Evaluate How They Handle Conflict

Homeownership comes with decisions, and decisions between two people sometimes lead to disagreement. For example, the dishwasher breaks and one person wants to replace it immediately, while the other wants to wait until next month. Or one person wants to paint the exterior a different color, while you’re good with the current color. These are small things, but they accumulate over time. How you and your co-buyer handle friction like this matters a lot.

Think about how your friend responds to disagreement in other contexts. Do they communicate directly, or do they go quiet and let things fester? Can they have a difficult conversation without it becoming personal? A friend who is fun to be around when everything is easy may be difficult to navigate a conflict with. The co-buying relationship needs to be able to survive some tension, because it will happen.

Look at Their Long-Term Plans Honestly

This is a conversation that feels awkward to have, but is essential before any commitment is made. Where does your friend see themselves in three to five years? Are they in a relationship that might lead to marriage and a different living situation?

The answers to questions like these don’t necessarily disqualify someone as a co-buyer, but they need to be part of the conversation. A co-buying arrangement that works perfectly for two single people can look different when significant others, children, and mid-career promotions or changes happen. The more aligned your five-year pictures are, the smoother the arrangement is likely to be.

Make Sure Trust Goes Both Ways

A Rocket Mortgage survey of potential home buyers found that nearly 60 percent of renters said they were open to co-buying a house with a friend. Affordability is the driving factor in the decision for the majority of respondents. That’s a significant number of people who are willing to enter into a major financial arrangement with someone they aren’t in a romantic relationship with. And trust is basically the currency of these setups.

Trust in this context means more than liking someone and believing they’re a good person. It means trusting their financial judgment and believing they’ll honor commitments.

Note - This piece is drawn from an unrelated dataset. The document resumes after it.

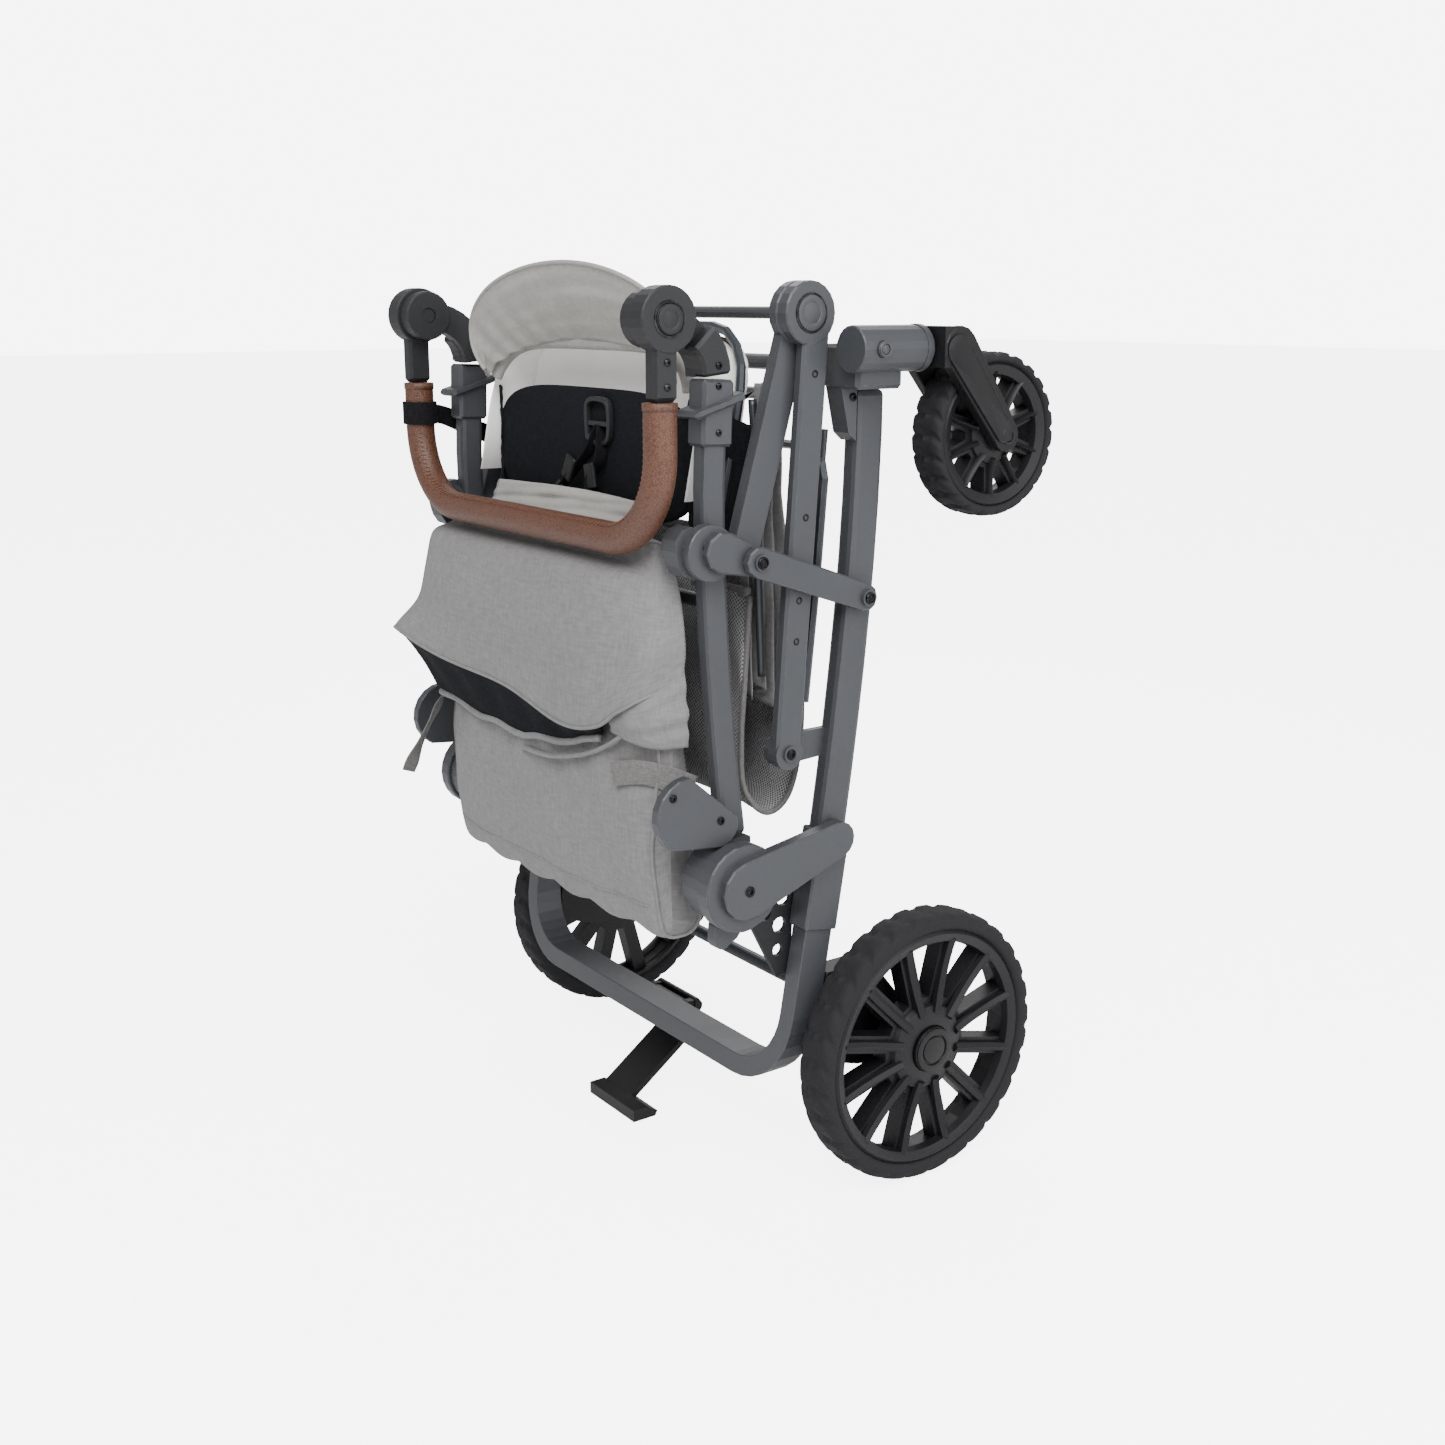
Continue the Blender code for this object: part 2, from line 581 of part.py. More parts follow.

If there’s any uncertainty about whether your friend meets that bar, it’s worth pausing before you move forward.

Adding it All Up

The financial case for co-buying a home together is pretty straightforward. Two incomes make qualifying for a mortgage much easier. Plus, a shared down payment cuts the upfront cost. Add in the split monthly expenses, and it’s easy to see why so many friends are considering this as an option in today’s market.

Co-buying certainly makes sense on paper. And it can work in practice…if you choose the right person to do it with. The reality is that the success of a co-buying arrangement depends less on the property you choose than on the person you choose to buy it with.

Picking the wrong co-buyer is where things either work or where they go sideways. Not because either person is a bad person, but because shared homeownership can put a lot of stress on a relationship. (And not every friendship is built to handle that.) By planning ahead and knowing which traits to look for in a friend, you can make a better long-term decision.